No anúncio, Trump disse que o decreto era “o primeiro de muitos”. E explicou que se trata de uma resposta ao que a Casa Branca considera “agressão” à economia americana. A imposição de tarifas é fruto de investigação de sete meses tocada pelo Escritório de Comércio dos EUA (USTR) sobre violações de propriedade intelectual. Segundo o órgão, a China praticou uma série de condutas indevidas, como obrigar empresas americanas a transferirem tecnologia, além de acessar informações confidenciais por meio de ataques de hackers.

Como importam muito mais do que exportam para a China, os EUA têm um déficit comercial com o país asiático de US$ 375 bilhões.

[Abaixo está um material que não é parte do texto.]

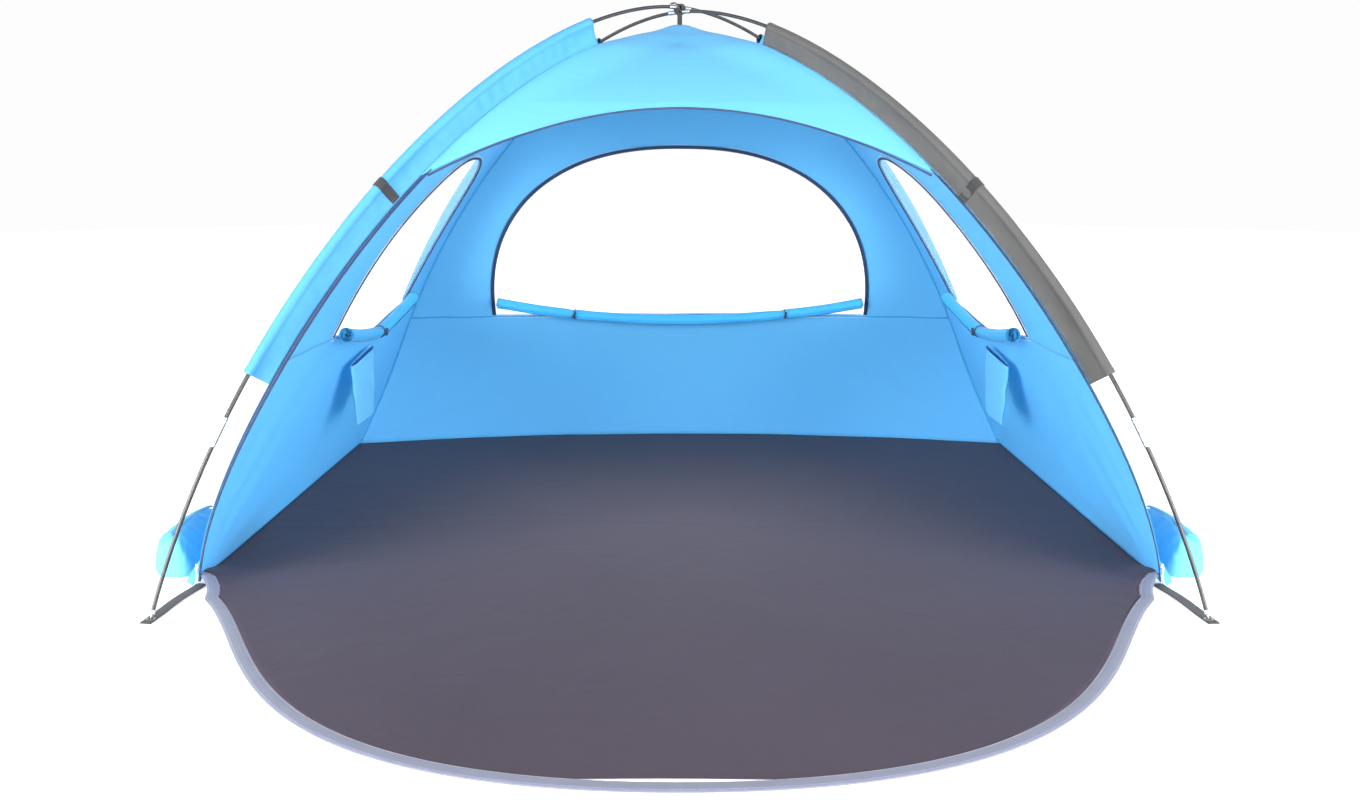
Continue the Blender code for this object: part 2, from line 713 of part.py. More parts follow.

— É o maior déficit entre países na História mundial. Está fora de controle — afirmou Trump, que descartou que se trate de uma provocação aos chineses. — Vejo eles como amigos. Tenho tremendo respeito pelo presidente Xi (Jin Ping, da China).

Provocação ou não, a China já anunciou que vai reagir. O país planeja impor tarifas a US$ 3 bilhões em importados dos EUA, do aço à carne de porco.

— Vamos retaliar. Se querem jogar duro, vamos jogar duro, e veremos quem vai durar mais tempo — disse o embaixador da China nos EUA, Cui Riankai, em vídeo na página da embaixada no Facebook.

O tom foi confirmado pelo comunicado oficial de Pequim. Segundo a agência estatal Xinhua, a China tomará “todas as medidas necessárias” contra a ação imposta por Trump.

A troca de acusações deixou os mercados nervosos. O Dow Jones, nos EUA, recuou 2,93%, maior queda em dois meses. Em pontos, o recuo foi de 724, o quinto maior já registrado. Na Europa, o dia também foi de perdas. O DAX, de Frankfurt, caiu 1,70%, e o CAC 40, de Paris, teve desvalorização de 1,38%. No Brasil, o Ibovespa fechou em queda de 0,25%. Já o dólar comercial avançou 1,25%, a R$ 3,31.

A ofensiva contra a China é vista com cautela por vários setores. Na terça-feira, uma associação de varejistas americanos chegou a enviar uma carta a Trump pedindo que o presidente reconsiderasse a medida, temendo alta de preços. Mesmo empresários que reconhecem as violações da China na área de propriedade intelectual alertam que a medida pode causar mais danos que benefícios.

— Empresas americanas querem ver soluções para esses problemas, não apenas sanções com tarifas unilaterais — disse John Frisbie, presidente do Conselho de Negócios EUA-China.